Here, (i) uses Jensen’s inequality applied to f(x) = e−x

Now, we have

${E\left[ \exp \left( \lambda \left( X-E\left[ X\right] \right) \right) \right] \leq E\left[ \exp \left( \lambda \left( X-X’\right) \right) \right]}$

Since X – X’ is symmetric about zero and S Є {-1, 1} is a random sign variable, then S(X – X’) has the same distribution as that of (X – X’).

Thus, ${E_{X,X’}\left[ \exp \left( \lambda \left( X-X’\right) \right) \right]}$

= ${E_{X,X’,S}\left[ \exp \left( \lambda S\left( X-X’\right) \right) \right]}$

= ${E_{X,X’}\left[ E_{S}\left[ \exp \left( \lambda S\left( X-X’\right) \right) | X,X’\right] \right]}$

Now, generating the function on the random sign, we get

${E_{S}\left[ \exp \left( \lambda S\left( X-X’\right) \right) | X,X’\right] \leq \exp \left( \dfrac{\lambda ^{2}\left( X-X’\right) ^{2}}{2}\right)}$

By our assumption, we have |X – X’| ≤ (b – a) ⇒ (X – X’)2 ≤ (b – a)2

Thus, ${E_{X,X’}\left[ \exp \left( \lambda \left( X-X’\right) \right) \right] \leq \exp \left( \dfrac{\lambda ^{2}\left( b-a\right) ^{2}}{2}\right)}$, which is the result of Hoeffding’s lemma except with a factor of 2 instead of 8

This Hoeffding’s lemma is then used to prove Hoeffding’s theorem, proving only the upper tail since the lower tail already has a similar proof.

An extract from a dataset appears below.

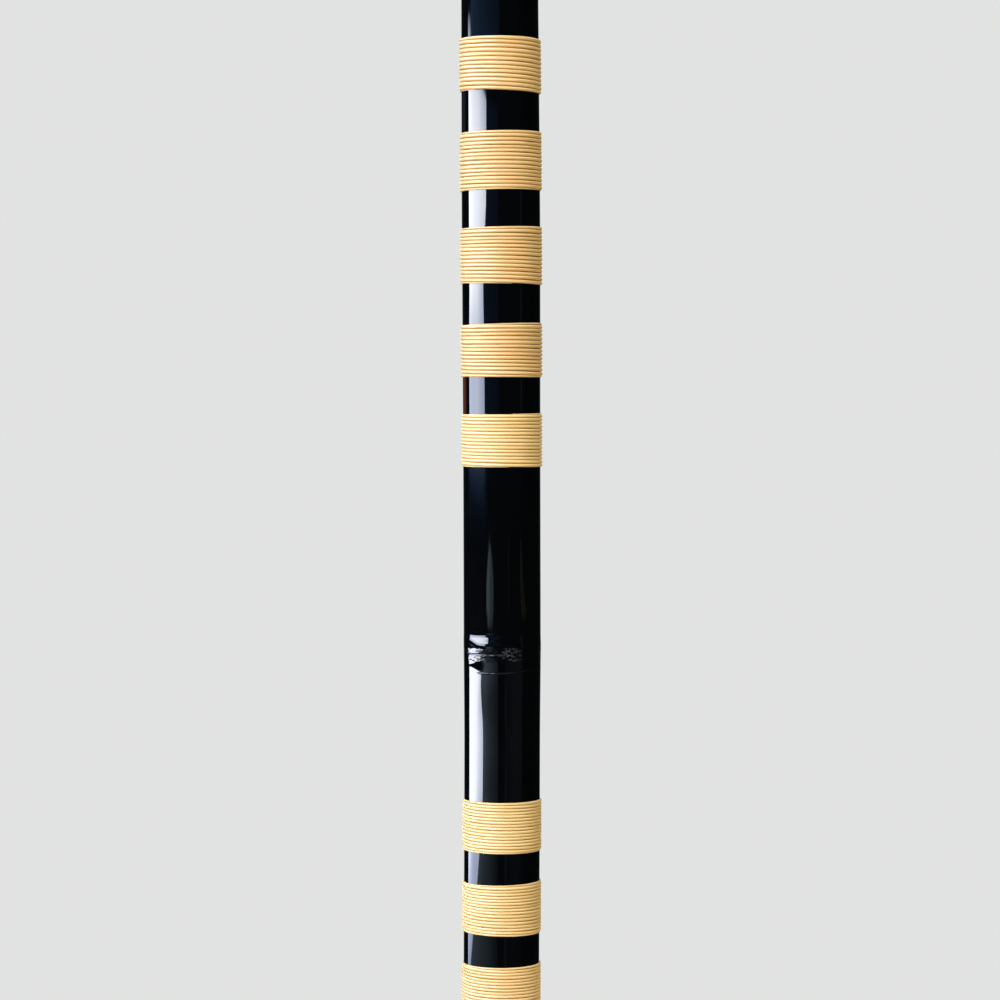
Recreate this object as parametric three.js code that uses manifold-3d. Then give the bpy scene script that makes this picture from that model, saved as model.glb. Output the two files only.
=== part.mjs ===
// A side-blown bamboo flute in black lacquer, bound with rattan.
// Millimetres. +Z runs up the cane from the foot end (z = 0) to the head end, and the
// mouth hole and the finger holes open towards +Y.
import * as THREE from "three";
import { mergeVertices } from "three/addons/utils/BufferGeometryUtils.js";
import Module from "manifold-3d";

// ---- Driving dimensions ----
const LENGTH = 440;
const BORE_RADIUS = 6.8;
const FACETS = 32; // round every turned piece, so coaxial pieces have parallel sides

// The cane's outer radius at heights along it: it tapers to the foot, and steps in below the node.
const CANE_RADII = [
  [0, 9.55],
  [170, 9.74],
  [226, 9.78],
  [240, 9.86],
  [250, 9.95],
  [304, 9.94],
  [360, 10.06],
  [414, 9.88],
  [LENGTH, 9.78],
];
const NODE_HEIGHT = 247;
const NODE_RIDGE = 0.12; // how far the cane's natural joint stands up
const NODE_HALF_WIDTH = 1.5;
const RIM_ROUNDING = 0.8;
const BORE_EDGE = 0.4;

// Rattan bindings, from the head end down. Turns is how often the strand goes round.
const HEAD_BINDINGS = [
  { centre: 421.0, width: 14.0, turns: 13 },
  { centre: 396.8, width: 13.7, turns: 13 },
  { centre: 372.4, width: 14.9, turns: 15 },
  { centre: 348.4, width: 14.4, turns: 15 },
  { centre: 324.3, width: 13.6, turns: 14 },
  { centre: 301.4, width: 13.5, turns: 15 },
];
const FOOT_BINDING_COUNT = 10;
const FIRST_FOOT_BINDING = 202.7;
const FOOT_BINDING_PITCH = 21.1;
const FOOT_BINDING_WIDTH = 13.1;
const FOOT_BINDING_TURNS = 16;
const GROOVE_DEPTH = 0.2; // each binding lies in a shallow seat turned into the cane
const GROOVE_MARGIN = 0.1; // free seat at each end of a binding
const BINDING_CLEARANCE = 0.05;
const STRAND_RISE = 0.54; // how far a strand stands above the cane, as a share of its width

// Holes, as length along the cane and width across it. They widen a little towards the bore.
const MOUTH_HOLE = { height: 280, length: 12.4, width: 10.2 };
const FINGER_HOLE_COUNT = 7;
const FINGER_HOLE = { length: 6.4, width: 6.0 };
const HOLE_FLARE = 1.06;
const HOLE_FACETS = 24;

// Inside the head: the stopper ends the air column, and the weight balances the flute.
const FILLING_CLEARANCE = 0.15;
const STOPPER = { bottom: 288, top: 302 };
const WEIGHT = { bottom: 306, top: 356, radius: 4.0 };
const WRAP_CLEARANCE = 0.1;
const HEAD_PLUG = { bottom: 408, top: 437 };
const END_CLOTH = { bottom: 437.2, edge: 437.9, crown: 438.8 };

// ---- Materials ----
const finish = (color, roughness, metalness = 0) =>
  new THREE.MeshStandardMaterial({ color, roughness, metalness });
const BLACK_LACQUER = finish(0x07090c, 0.08);
const RATTAN = finish(0xe6c58c, 0.45);
const BEESWAX = finish(0xb07a34, 0.5);
const LEAD = finish(0x6b6e73, 0.55, 0.9);
const MULBERRY_PAPER = finish(0xe9e2cf, 0.9);
const PLAIN_WOOD = finish(0xc9a36b, 0.6);
const RED_BROCADE = finish(0x8c1f22, 0.8);

// ---- Helpers ----
function named(name, geometry, material) {
  const mesh = new THREE.Mesh(geometry, material);
  mesh.name = name;
  return mesh;
}

// Turns an outline of [radius, height] points about +Z. An outline off the axis closes on itself.
function turned(outline) {
  const points = outline.map(([radius, height]) => new THREE.Vector2(radius, height));
  return new THREE.LatheGeometry(points, FACETS).rotateX(Math.PI / 2);
}

const turnedRing = (outline) => turned([...outline, outline[0]]);

function turnedRod(radius, bottom, top) {
  return turned([
    [0, bottom],
    [radius, bottom],
    [radius, top],
    [0, top],
  ]);
}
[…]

Now, by the Chernoff bound technique, we get

${P( \dfrac{1}{n}\sum ^{n}_{i=1}\left( X_{i}-E\left[ X_{i}\right] \right) \geq t) =P( \sum ^{n}_{i=1}( X_{i}-E\left[ x_{i}\right] \geq nt)}$

${\leq E\left[ \exp \left( \lambda \sum ^{n}_{i=1}\left( X_{i}-E\left[ X_{i}\right] \right) \right) \right] e^{-\lambda nt}}$

= ${\left( \prod ^{n}_{i=1}E\left[ e^{xcx_{i}-E\left[ x_{i}\right] }\right] e^{-\lambda nt}\right) \leq \left( \prod ^{n}_{i=1}e^{\dfrac{\lambda ^{2}\left( b-a\right) ^{2}}{8}}\right) e^{-\lambda nt}}$ …..(ii)

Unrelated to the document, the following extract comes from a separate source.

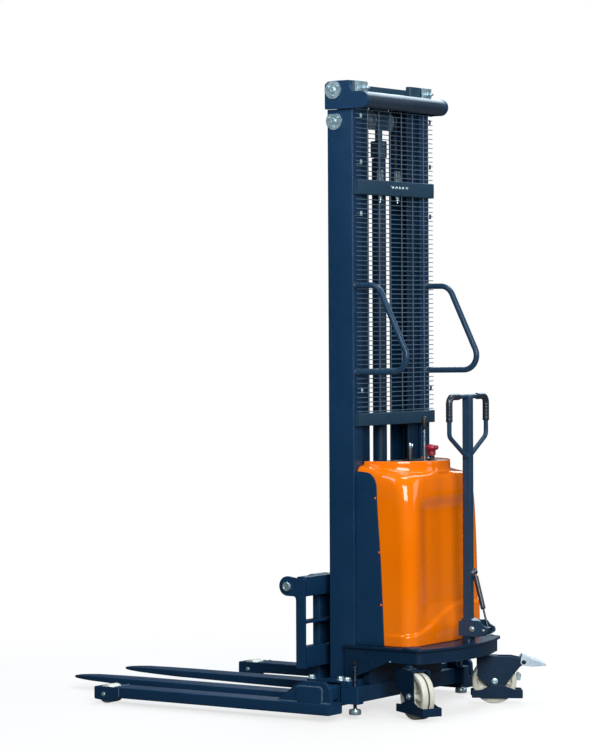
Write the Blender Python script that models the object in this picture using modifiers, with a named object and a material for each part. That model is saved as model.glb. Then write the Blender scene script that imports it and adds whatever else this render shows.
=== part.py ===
"""Semi-electric straddle stacker: duplex lift mast on a wheeled chassis with two forks, two
straddle legs of adjustable spread, a pump unit under a moulded cover and a tilting tiller.

Metres, +Z up.  X is the width (+X is the truck's left), the forks point to -Y and the operator
stands at +Y.  The floor is Z = 0 and the mast's rear face is the plane Y = 0 here; everything is
shifted along Y at the end so that the origin lies under the middle of the bounding box.
"""
import math

import bmesh
import bpy
from mathutils import Matrix, Vector

# ------------------------------------------------------------------ driving dimensions
GAP = 0.0003                     # clearance between pieces that touch
Y_SHIFT = 0.4700                 # puts the origin under the middle of the bounding box

MAST_HALF = 0.266                # outer face of the outer mast channels
MAST_DEPTH = 0.111               # depth of the outer channel
MAST_BOTTOM = 0.1303
MAST_TOP = 2.2275
OUTER_FLANGE = 0.060
OUTER_WALL = 0.012
INNER_OUT = 0.224                # back of the inner channel's web
INNER_IN = 0.134                 # lip of the inner channel's flanges
INNER_FRONT, INNER_REAR = -0.0975, -0.0135
INNER_WALL = 0.009
INNER_BOTTOM, INNER_TOP = 0.136, 2.300
CYL_Y = -0.056                   # axis of the lift cylinder and of the chain pulleys
PULLEY_X, PULLEY_Z, PULLEY_R = 0.060, 2.200, 0.033

CAR_HALF = 0.374                 # outer face of the carriage side plates
CAR_FRONT, CAR_REAR = -0.1885, -0.150
CAR_LOW, CAR_HIGH = 0.1675, 0.506
SHAFT_Y, SHAFT_Z, SHAFT_R = -0.2265, 0.468, 0.017

FORK_X, FORK_W = 0.164, 0.100
FORK_TIP, FORK_HEEL, SHANK_REAR = -1.390, -0.2225, -0.1895
FORK_LOW, FORK_TOP = 0.020, 0.052

LEG_IN, LEG_OUT = 0.427, 0.522
LEG_TIP, LEG_HEEL = -1.019, 0.050
LEG_LOW, LEG_TOP = 0.0235, 0.0645
ROLLER_Y, ROLLER_R = -0.974, 0.035
TUBE_LOW, TUBE_HIGH = 0.064, 0.122          # cross tube of a leg
TUBE_FRONT, TUBE_REAR = -0.094, 0.012
SLEEVE_X = 0.395

BASE_HALF, BASE_CORNER_Y, BASE_REAR_Y = 0.292, 0.270, 0.362
BASE_TOP, BASE_THICK, SKIRT_LOW = 0.256, 0.010, 0.200
STEM_X, STEM_Y, TRAIL = 0.250, 0.230, 0.052
WHEEL_R, WHEEL_W = 0.085, 0.050

COVER_WALL, COVER_LOW, COLLAR_TOP = 0.004, 0.2565, 0.930

LEVER_X, LEVER_Y = 0.040, 0.165

TILLER_Y, PIVOT_Y, PIVOT_Z = 0.329, 0.361, 0.312
TILLER_TOP = 1.170

STEEL_BLUE = (0.018, 0.050, 0.105)
COLOURS = {
    # name: (base colour, metallic, roughness)
    "frame_paint": (STEEL_BLUE, 0.0, 0.42),
    "dark_paint": ((0.014, 0.024, 0.040), 0.0, 0.45),
    "cover_orange": ((0.85, 0.20, 0.010), 0.0, 0.16),
    "black_plastic": ((0.012, 0.013, 0.016), 0.0, 0.50),
    "red_plastic": ((0.36, 0.012, 0.030), 0.0, 0.35),
    "zinc": ((0.62, 0.66, 0.68), 1.0, 0.30),
    "chrome": ((0.80, 0.82, 0.84), 1.0, 0.08),
    "wheel_nylon": ((0.62, 0.58, 0.46), 0.0, 0.45),
    "chain_steel": ((0.10, 0.09, 0.08), 1.0, 0.45),
    "battery_case": ((0.03, 0.03, 0.035), 0.0, 0.60),
    "motor_grey": ((0.12, 0.13, 0.14), 0.2, 0.45),
}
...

Here, (ii) is Hoeffding’s Lemma.

By rewriting this and minimizing over λ ≥ 0, we have

${P\left( \dfrac{1}{n}\sum ^{n}_{i=1}\left( X_{i}-E\left[ X_{i}\right] \right) \geq t\right) \leq \min _{\lambda \geq 0}\exp \left( \dfrac{n\lambda ^{2}\left( b-a\right) ^{2}}{8}-\lambda nt\right) =\exp \left( -\dfrac{2nt^{2}}{\left( b-a\right) ^{2}}\right)}$

Thus, Hoeffding’s inequality is proved.